* **PROBLEM DESCRIPTION**:
All lines from the one with "depsgraph = bpy.context.evaluated_depsgraph_get()" through the one with "STITCH_SEED = 3", and only those, are to be reproduced exactly, both ends included.

* **LISTING**:

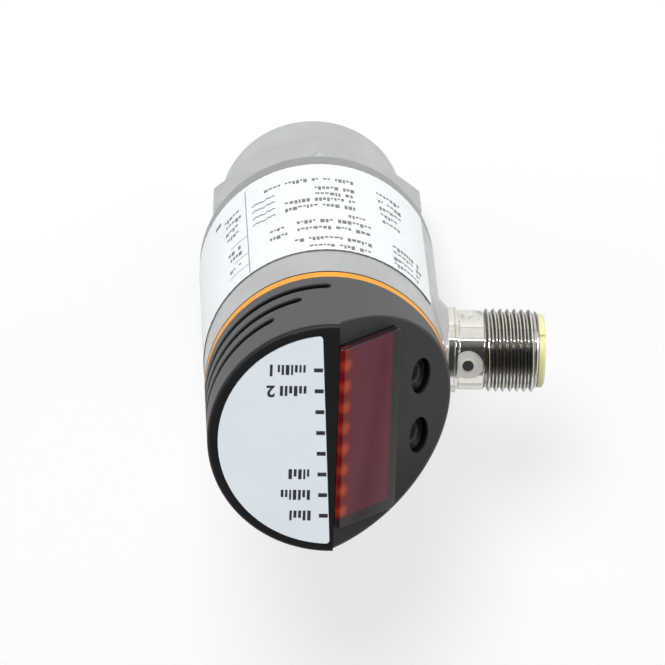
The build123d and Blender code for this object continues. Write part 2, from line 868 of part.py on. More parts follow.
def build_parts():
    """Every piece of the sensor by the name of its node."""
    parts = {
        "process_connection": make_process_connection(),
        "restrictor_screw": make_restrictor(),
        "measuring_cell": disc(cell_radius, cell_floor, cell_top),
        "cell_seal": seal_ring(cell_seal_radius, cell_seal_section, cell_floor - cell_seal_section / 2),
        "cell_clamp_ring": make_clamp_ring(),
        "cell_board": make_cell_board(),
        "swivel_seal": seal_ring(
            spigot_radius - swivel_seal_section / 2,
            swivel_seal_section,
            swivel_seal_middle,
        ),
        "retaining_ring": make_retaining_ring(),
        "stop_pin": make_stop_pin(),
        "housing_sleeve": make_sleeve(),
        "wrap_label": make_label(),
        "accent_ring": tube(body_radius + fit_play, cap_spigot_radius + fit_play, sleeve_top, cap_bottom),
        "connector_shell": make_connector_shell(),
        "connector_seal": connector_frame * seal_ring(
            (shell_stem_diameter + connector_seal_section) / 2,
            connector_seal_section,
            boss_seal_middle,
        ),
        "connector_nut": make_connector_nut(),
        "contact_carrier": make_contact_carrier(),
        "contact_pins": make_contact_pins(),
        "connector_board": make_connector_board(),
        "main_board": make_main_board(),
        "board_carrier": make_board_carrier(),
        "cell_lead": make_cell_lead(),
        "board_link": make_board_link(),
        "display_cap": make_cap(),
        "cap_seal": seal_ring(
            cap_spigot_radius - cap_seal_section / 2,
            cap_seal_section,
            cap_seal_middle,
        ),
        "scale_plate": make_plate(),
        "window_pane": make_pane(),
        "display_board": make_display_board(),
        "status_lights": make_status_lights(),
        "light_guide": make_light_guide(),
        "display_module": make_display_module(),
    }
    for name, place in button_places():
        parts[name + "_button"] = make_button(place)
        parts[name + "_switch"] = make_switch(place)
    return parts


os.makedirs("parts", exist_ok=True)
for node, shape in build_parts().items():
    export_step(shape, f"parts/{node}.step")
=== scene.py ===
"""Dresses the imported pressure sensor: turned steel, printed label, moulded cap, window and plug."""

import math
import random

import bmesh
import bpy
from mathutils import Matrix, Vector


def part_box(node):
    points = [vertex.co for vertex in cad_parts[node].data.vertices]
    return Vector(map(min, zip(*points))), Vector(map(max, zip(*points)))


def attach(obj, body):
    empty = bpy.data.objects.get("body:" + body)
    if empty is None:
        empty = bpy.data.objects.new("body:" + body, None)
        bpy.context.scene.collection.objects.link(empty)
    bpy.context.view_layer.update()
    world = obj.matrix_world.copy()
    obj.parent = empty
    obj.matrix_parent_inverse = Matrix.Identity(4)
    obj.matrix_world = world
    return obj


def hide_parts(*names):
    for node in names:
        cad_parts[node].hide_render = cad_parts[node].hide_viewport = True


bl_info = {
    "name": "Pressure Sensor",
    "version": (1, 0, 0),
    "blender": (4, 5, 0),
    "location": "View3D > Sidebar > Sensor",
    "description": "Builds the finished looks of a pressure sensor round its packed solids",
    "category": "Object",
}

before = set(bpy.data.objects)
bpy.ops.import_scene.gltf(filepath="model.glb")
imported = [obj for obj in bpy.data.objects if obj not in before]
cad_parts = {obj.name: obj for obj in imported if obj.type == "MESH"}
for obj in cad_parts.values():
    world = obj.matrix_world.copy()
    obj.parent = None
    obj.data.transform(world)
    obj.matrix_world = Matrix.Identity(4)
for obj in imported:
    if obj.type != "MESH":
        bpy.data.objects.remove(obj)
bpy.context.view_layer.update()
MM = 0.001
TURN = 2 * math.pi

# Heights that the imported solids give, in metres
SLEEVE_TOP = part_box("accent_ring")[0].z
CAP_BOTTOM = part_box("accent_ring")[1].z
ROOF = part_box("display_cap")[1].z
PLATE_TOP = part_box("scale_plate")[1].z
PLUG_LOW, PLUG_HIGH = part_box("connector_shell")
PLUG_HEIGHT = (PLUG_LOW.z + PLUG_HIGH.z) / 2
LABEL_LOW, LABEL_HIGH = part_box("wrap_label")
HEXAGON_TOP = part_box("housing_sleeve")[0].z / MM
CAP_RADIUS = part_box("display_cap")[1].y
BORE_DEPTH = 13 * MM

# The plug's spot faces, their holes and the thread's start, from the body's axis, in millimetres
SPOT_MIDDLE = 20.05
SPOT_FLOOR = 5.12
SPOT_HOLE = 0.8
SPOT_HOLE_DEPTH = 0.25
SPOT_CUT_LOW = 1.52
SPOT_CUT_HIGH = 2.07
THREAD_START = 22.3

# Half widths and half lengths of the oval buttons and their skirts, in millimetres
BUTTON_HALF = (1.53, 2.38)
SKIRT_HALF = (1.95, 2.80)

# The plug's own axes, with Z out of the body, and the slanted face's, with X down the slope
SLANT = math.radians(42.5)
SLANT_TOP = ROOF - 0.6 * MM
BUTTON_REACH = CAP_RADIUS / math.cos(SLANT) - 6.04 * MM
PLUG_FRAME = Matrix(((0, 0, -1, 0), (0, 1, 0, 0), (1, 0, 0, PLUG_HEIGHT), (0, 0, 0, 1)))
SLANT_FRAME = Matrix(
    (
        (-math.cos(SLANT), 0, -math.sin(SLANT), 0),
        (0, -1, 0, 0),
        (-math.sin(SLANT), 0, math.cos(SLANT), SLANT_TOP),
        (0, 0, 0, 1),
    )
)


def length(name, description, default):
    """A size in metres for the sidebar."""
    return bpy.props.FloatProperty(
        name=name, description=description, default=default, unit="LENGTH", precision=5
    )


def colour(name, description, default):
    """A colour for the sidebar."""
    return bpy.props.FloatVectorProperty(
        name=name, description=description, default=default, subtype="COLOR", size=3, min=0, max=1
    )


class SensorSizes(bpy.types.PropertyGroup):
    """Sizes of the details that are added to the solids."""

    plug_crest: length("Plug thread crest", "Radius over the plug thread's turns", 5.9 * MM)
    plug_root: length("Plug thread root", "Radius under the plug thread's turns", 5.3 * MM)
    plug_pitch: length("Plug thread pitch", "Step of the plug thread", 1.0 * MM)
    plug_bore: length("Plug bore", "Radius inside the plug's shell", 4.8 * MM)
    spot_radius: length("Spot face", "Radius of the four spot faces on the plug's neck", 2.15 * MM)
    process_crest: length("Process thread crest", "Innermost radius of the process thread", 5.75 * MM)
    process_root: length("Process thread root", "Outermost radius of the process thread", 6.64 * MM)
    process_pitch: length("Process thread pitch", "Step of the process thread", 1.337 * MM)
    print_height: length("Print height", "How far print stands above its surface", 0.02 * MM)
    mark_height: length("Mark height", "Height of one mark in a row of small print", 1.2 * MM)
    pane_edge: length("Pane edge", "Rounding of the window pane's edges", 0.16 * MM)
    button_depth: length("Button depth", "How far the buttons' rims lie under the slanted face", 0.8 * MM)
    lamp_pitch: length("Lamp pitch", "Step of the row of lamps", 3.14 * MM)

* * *

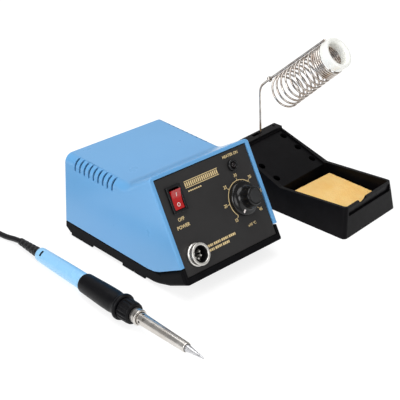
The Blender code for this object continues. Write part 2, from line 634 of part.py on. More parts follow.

* * *

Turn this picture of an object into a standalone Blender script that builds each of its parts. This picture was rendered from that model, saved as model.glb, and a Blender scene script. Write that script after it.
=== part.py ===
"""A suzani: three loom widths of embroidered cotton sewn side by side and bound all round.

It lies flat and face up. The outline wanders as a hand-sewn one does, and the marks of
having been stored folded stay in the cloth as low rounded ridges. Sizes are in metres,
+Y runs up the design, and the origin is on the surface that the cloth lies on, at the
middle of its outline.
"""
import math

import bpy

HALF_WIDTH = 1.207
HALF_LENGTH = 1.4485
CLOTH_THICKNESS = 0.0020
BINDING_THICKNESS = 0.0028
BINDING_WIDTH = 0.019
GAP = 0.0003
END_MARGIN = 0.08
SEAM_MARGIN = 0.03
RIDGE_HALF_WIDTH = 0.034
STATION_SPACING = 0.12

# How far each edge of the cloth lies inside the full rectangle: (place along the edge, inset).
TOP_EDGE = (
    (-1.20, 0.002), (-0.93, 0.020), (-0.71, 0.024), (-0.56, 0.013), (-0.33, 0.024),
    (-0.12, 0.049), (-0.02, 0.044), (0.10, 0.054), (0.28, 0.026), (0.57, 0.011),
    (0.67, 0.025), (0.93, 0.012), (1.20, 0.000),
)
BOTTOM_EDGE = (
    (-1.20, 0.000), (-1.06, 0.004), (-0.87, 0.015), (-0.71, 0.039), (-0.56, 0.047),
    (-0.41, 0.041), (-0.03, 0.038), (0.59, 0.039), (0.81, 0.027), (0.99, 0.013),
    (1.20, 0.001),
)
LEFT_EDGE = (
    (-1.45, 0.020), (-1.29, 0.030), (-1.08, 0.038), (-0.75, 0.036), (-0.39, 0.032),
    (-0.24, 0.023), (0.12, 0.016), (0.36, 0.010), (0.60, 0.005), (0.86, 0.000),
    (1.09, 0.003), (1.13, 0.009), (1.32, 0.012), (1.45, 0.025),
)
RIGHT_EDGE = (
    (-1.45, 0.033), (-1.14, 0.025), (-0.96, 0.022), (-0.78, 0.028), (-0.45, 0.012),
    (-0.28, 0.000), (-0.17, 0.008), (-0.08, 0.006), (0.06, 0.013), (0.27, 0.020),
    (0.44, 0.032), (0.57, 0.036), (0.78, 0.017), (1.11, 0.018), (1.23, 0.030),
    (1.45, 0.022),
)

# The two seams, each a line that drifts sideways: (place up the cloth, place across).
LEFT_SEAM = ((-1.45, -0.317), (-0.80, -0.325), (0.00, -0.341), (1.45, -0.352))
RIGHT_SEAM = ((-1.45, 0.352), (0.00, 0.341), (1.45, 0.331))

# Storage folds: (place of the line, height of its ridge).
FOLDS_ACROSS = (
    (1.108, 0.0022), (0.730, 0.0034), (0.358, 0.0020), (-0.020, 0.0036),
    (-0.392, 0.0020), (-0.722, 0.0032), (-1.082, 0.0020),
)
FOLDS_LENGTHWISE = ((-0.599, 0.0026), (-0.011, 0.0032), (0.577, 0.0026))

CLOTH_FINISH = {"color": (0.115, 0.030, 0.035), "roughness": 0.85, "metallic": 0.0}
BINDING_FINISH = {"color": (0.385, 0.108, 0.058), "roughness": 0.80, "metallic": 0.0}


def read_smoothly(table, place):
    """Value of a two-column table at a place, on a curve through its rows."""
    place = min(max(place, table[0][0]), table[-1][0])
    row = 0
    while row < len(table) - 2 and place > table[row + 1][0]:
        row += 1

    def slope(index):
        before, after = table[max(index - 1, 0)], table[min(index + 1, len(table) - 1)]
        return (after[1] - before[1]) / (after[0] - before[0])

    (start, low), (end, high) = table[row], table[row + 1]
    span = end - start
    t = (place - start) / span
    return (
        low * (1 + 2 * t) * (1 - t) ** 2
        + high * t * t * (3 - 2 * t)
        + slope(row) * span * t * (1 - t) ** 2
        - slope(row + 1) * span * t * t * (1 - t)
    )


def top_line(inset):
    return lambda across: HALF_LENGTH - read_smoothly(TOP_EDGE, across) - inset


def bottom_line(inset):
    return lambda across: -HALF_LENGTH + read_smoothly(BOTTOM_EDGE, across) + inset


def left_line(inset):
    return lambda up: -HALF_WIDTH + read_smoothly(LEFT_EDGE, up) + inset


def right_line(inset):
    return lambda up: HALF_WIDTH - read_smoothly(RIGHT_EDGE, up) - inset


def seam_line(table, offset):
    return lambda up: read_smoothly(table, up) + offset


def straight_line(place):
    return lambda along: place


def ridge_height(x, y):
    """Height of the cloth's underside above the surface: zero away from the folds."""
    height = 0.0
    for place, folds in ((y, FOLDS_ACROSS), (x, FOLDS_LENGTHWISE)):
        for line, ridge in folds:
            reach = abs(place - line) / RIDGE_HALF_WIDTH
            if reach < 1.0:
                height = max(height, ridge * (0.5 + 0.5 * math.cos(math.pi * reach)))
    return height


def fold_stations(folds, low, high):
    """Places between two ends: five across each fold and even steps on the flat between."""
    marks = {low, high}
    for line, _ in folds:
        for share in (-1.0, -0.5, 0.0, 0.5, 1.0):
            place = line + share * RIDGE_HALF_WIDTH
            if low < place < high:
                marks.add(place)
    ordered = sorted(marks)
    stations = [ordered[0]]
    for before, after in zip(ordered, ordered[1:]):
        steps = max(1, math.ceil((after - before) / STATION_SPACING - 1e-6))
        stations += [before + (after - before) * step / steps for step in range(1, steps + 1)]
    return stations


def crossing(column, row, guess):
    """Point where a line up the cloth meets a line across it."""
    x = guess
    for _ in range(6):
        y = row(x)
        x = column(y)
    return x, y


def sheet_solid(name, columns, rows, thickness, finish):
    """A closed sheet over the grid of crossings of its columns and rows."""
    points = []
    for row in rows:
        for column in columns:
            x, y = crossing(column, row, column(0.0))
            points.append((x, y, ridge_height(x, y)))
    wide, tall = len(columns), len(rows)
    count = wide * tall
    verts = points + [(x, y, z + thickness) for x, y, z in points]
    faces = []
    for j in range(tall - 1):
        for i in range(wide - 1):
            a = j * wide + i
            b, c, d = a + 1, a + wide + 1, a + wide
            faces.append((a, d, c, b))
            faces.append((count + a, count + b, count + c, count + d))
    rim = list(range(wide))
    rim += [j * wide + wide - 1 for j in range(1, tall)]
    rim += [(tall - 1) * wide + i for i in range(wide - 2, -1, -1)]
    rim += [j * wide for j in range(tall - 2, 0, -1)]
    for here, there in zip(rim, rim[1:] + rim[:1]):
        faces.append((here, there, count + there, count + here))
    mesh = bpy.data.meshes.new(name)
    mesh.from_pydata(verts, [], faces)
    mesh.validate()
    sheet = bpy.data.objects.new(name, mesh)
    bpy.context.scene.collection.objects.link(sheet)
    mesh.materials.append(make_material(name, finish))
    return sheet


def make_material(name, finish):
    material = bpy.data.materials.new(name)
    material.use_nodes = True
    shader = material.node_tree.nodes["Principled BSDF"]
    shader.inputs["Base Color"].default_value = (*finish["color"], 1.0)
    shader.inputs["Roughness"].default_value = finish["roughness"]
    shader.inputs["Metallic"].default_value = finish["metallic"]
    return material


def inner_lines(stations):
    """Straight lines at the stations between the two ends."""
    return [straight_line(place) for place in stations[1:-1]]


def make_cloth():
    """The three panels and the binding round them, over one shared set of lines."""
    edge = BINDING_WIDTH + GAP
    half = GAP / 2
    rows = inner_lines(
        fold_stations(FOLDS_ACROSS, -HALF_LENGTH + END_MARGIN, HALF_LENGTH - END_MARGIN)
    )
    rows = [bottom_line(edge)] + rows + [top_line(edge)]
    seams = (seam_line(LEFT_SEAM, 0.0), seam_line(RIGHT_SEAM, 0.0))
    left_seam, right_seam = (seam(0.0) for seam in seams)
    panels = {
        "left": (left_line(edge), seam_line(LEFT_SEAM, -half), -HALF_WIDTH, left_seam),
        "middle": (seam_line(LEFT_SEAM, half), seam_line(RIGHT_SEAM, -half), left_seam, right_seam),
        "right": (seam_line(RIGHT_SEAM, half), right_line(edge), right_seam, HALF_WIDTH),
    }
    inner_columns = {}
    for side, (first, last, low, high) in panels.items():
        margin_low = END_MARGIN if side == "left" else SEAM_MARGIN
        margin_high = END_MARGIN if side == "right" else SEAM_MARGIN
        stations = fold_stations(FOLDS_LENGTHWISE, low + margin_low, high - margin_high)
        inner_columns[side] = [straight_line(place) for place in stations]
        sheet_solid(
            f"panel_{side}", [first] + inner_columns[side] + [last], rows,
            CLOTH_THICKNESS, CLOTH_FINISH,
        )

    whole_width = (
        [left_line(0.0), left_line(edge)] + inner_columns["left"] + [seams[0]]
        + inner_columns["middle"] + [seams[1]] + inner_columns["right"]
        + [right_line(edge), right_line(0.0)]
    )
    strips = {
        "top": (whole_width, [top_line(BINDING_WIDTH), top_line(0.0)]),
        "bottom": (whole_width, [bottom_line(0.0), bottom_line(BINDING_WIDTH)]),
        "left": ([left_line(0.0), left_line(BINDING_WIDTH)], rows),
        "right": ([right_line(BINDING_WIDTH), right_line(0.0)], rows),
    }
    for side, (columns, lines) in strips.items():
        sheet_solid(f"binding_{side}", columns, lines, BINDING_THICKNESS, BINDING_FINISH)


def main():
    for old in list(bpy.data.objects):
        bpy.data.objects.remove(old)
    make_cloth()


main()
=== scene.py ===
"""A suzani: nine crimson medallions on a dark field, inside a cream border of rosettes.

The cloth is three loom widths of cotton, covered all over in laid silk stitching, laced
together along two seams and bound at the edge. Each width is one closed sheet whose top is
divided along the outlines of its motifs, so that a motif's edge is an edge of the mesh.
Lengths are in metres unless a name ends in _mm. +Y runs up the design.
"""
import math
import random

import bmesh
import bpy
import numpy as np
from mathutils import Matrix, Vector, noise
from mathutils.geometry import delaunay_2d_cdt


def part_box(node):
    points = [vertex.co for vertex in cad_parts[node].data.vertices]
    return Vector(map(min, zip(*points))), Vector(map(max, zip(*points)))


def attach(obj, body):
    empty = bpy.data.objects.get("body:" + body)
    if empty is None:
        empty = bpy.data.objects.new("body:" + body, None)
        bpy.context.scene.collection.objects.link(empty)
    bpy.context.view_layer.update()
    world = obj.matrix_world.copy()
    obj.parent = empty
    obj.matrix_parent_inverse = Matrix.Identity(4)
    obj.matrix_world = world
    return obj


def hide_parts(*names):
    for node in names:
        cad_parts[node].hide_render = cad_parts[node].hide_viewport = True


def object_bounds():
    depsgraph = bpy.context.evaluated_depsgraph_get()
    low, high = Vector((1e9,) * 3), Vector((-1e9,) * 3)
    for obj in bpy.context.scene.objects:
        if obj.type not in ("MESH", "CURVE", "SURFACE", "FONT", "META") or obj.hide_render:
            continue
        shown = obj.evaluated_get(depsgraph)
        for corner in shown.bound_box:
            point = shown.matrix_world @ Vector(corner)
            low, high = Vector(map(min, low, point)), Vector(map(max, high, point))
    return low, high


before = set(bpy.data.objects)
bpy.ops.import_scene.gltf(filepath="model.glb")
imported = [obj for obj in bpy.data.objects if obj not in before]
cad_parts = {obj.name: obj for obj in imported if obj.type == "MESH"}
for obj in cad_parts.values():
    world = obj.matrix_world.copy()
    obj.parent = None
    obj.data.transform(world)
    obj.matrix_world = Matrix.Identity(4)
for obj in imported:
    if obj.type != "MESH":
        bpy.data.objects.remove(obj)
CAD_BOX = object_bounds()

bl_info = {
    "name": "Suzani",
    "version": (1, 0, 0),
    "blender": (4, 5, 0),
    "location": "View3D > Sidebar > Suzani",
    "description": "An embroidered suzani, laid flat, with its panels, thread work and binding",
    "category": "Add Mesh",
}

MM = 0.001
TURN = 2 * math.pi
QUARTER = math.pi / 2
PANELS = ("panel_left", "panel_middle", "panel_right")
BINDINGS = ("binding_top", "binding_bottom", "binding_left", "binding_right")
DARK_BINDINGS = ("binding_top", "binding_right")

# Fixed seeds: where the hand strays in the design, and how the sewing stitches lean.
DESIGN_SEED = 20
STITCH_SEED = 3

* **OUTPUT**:
    depsgraph = bpy.context.evaluated_depsgraph_get()
    low, high = Vector((1e9,) * 3), Vector((-1e9,) * 3)
    for obj in bpy.context.scene.objects:
        if obj.type not in ("MESH", "CURVE", "SURFACE", "FONT", "META") or obj.hide_render:
            continue
        shown = obj.evaluated_get(depsgraph)
        for corner in shown.bound_box:
            point = shown.matrix_world @ Vector(corner)
            low, high = Vector(map(min, low, point)), Vector(map(max, high, point))
    return low, high


before = set(bpy.data.objects)
bpy.ops.import_scene.gltf(filepath="model.glb")
imported = [obj for obj in bpy.data.objects if obj not in before]
cad_parts = {obj.name: obj for obj in imported if obj.type == "MESH"}
for obj in cad_parts.values():
    world = obj.matrix_world.copy()
    obj.parent = None
    obj.data.transform(world)
    obj.matrix_world = Matrix.Identity(4)
for obj in imported:
    if obj.type != "MESH":
        bpy.data.objects.remove(obj)
CAD_BOX = object_bounds()

bl_info = {
    "name": "Suzani",
    "version": (1, 0, 0),
    "blender": (4, 5, 0),
    "location": "View3D > Sidebar > Suzani",
    "description": "An embroidered suzani, laid flat, with its panels, thread work and binding",
    "category": "Add Mesh",
}

MM = 0.001
TURN = 2 * math.pi
QUARTER = math.pi / 2
PANELS = ("panel_left", "panel_middle", "panel_right")
BINDINGS = ("binding_top", "binding_bottom", "binding_left", "binding_right")
DARK_BINDINGS = ("binding_top", "binding_right")

# Fixed seeds: where the hand strays in the design, and how the sewing stitches lean.
DESIGN_SEED = 20
STITCH_SEED = 3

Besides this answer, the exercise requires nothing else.